Gradual enforcement works better than big-bang mandates. Start with tooling available but optional for 2–4 weeks, allowing early adopters to build fluency while preparing the linting infrastructure. Enable commitlint as a warning (not blocking) for the next 4 weeks. Switch to hard enforcement once 80%+ of commits are naturally conformant — typically at the 6–8 week mark.
IDE integration via VS Code's git commit UI or commit convention extensions (Conventional Commits extension for VS Code, GitLens commit templates) significantly reduces friction for developers who prefer GUI git workflows to CLI. Lower the learning curve by meeting developers in their existing tools rather than requiring CLI adoption alongside convention adoption.
Implementation Roadmap
Add @commitlint/cli, @commitlint/config-conventional, and husky to the project. Configure a commit-msg hook that runs commitlint. Document allowed scopes for your project. Enable as warning-only initially to collect baseline conformance data.
Install commitizen with cz-conventional-changelog adapter. Configure git cz as the team's commit command.

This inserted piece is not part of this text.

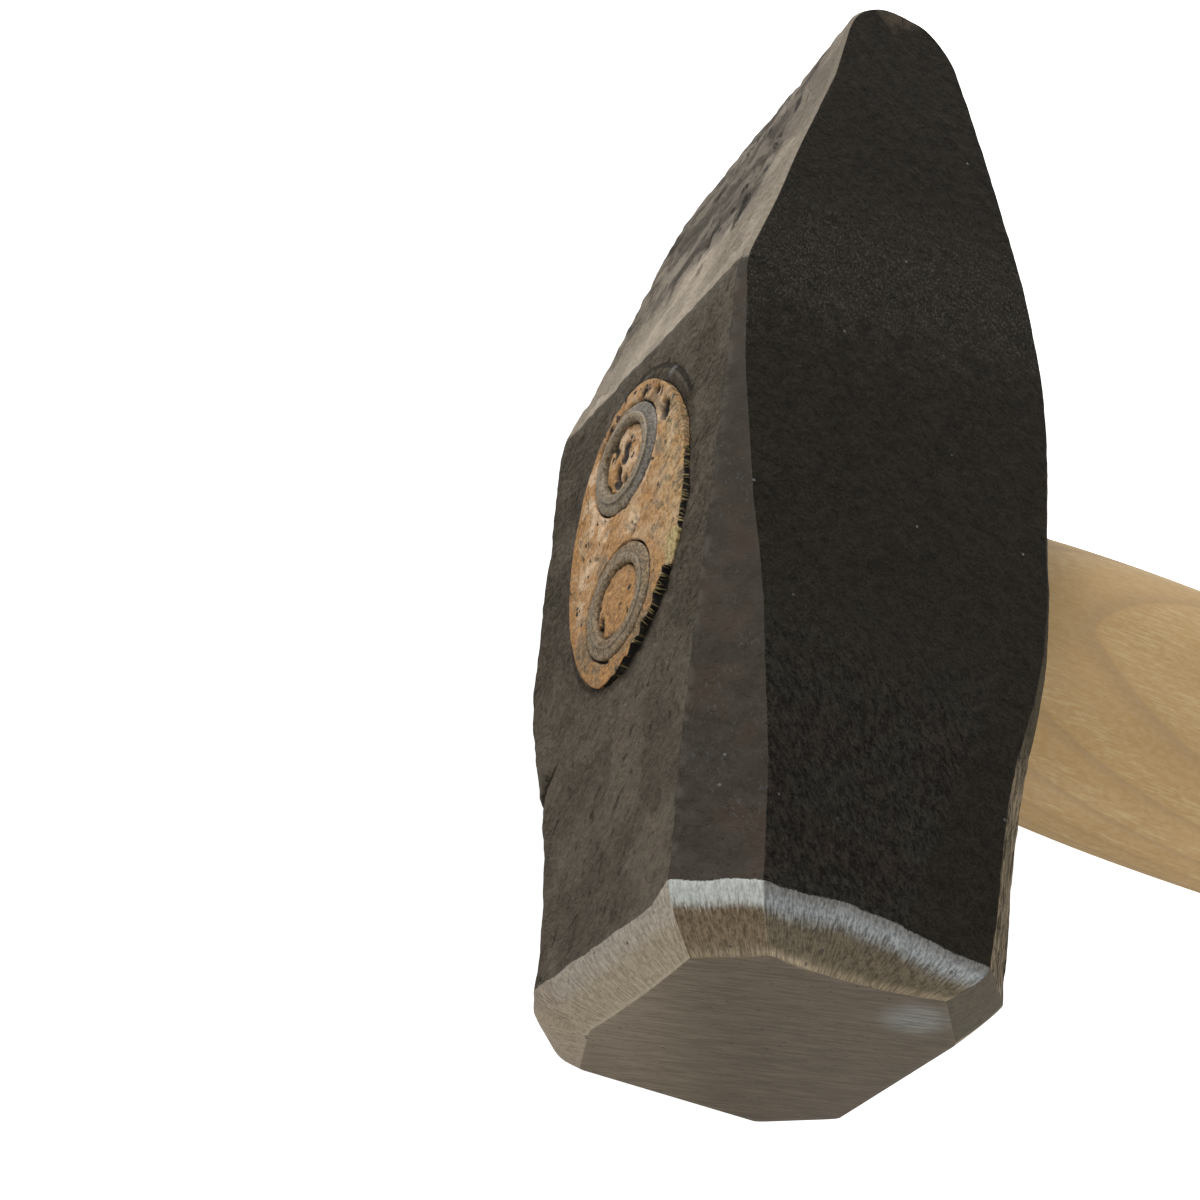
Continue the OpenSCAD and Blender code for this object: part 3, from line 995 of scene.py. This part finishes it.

Run a 30-minute team session demonstrating the interactive commit workflow and explaining the type semantics. Answer questions about edge cases to prevent type confusion from solidifying into bad habits.
Implement semantic-release or Release Please in CI once the team has demonstrated consistent commit format compliance. Configure the changelog sections, release branch triggers, and publication targets. Run a dry-run release to validate the configuration before enabling automated publishing. Celebrate the first automated release with the team.
Switch commitlint to blocking mode once conformance rate consistently exceeds 95%. Roll out the tooling configuration to all team repositories using a shared config package to ensure consistency. Update contributing guidelines and PR templates to reinforce the convention for external contributors on open-source repositories.